■ Work to complete
Extract the listing below in full, unchanged.

■ Provided material
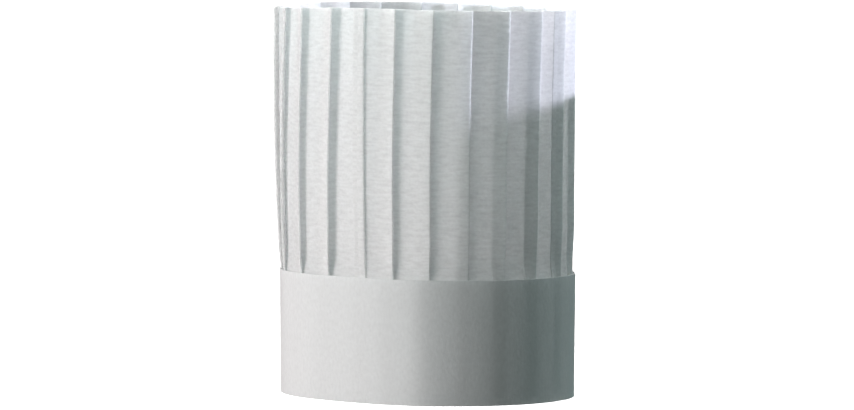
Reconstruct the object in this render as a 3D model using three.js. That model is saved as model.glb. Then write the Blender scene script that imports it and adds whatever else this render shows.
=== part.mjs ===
// A tall pleated chef's hat of stiff white non-woven paper, in millimetres, +Z up, worn side down.
// It is made of two strips. The crown is one long strip laid in 24 knife pleats and closed to a tube, open at
// the top. The headband is a plain strip wrapped once round the foot of the pleats and glued where it laps.
// The front faces -Y. The origin is the middle of the hat on the surface that its bottom rim stands on.
import * as THREE from "three";

// Sizes of the whole hat
const HAT_HEIGHT = 251.2; // bottom rim to the highest point of the top rim
const WALL = 1.0; // thickness of both strips

// The hat is folded flat before it is worn. It keeps a soft upright crease at the front and one at the back, with
// a flatter side to the left of each. A row swells the plan by height at one angle from the front towards +X, and
// by less and less on both sides of it over the spread, in degrees. A negative height flattens the plan.
const SWELLS = [
  { at: -38, spread: 24, height: -5 },
  { at: -2, spread: 9, height: 1 },
  { at: 142, spread: 24, height: -4 },
  { at: 178, spread: 9, height: 1 },
];

// Headband
const BAND_HEIGHT = 80;
const BAND_FOOT = { width: 190.0, shift: 4.4 }; // outer width, and how far its middle lies to +X
const BAND_TOP = { width: 191.6, shift: 3.3 };
const LAP_END = 86; // degrees from the front where the outer end of the strip is glued down
const LAP = 15; // degrees that the outer end lies over the inner one
const LAP_RISE = 5; // degrees over which the strip climbs on to its own inner end
const LAP_GAP = 0.3; // room between the two ends
const BAND_STEP = 5; // degrees between the facets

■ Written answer
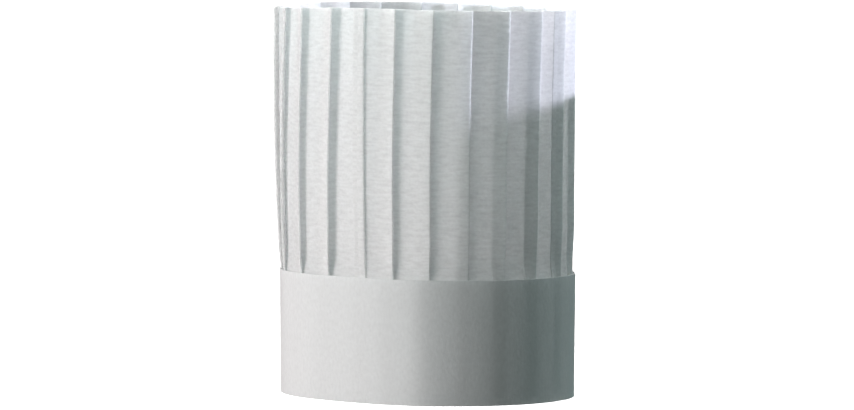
Reconstruct the object in this render as a 3D model using three.js. That model is saved as model.glb. Then write the Blender scene script that imports it and adds whatever else this render shows.
=== part.mjs ===
// A tall pleated chef's hat of stiff white non-woven paper, in millimetres, +Z up, worn side down.
// It is made of two strips. The crown is one long strip laid in 24 knife pleats and closed to a tube, open at
// the top. The headband is a plain strip wrapped once round the foot of the pleats and glued where it laps.
// The front faces -Y. The origin is the middle of the hat on the surface that its bottom rim stands on.
import * as THREE from "three";

// Sizes of the whole hat
const HAT_HEIGHT = 251.2; // bottom rim to the highest point of the top rim
const WALL = 1.0; // thickness of both strips

// The hat is folded flat before it is worn. It keeps a soft upright crease at the front and one at the back, with
// a flatter side to the left of each. A row swells the plan by height at one angle from the front towards +X, and
// by less and less on both sides of it over the spread, in degrees. A negative height flattens the plan.
const SWELLS = [
  { at: -38, spread: 24, height: -5 },
  { at: -2, spread: 9, height: 1 },
  { at: 142, spread: 24, height: -4 },
  { at: 178, spread: 9, height: 1 },
];

// Headband
const BAND_HEIGHT = 80;
const BAND_FOOT = { width: 190.0, shift: 4.4 }; // outer width, and how far its middle lies to +X
const BAND_TOP = { width: 191.6, shift: 3.3 };
const LAP_END = 86; // degrees from the front where the outer end of the strip is glued down
const LAP = 15; // degrees that the outer end lies over the inner one
const LAP_RISE = 5; // degrees over which the strip climbs on to its own inner end
const LAP_GAP = 0.3; // room between the two ends
const BAND_STEP = 5; // degrees between the facets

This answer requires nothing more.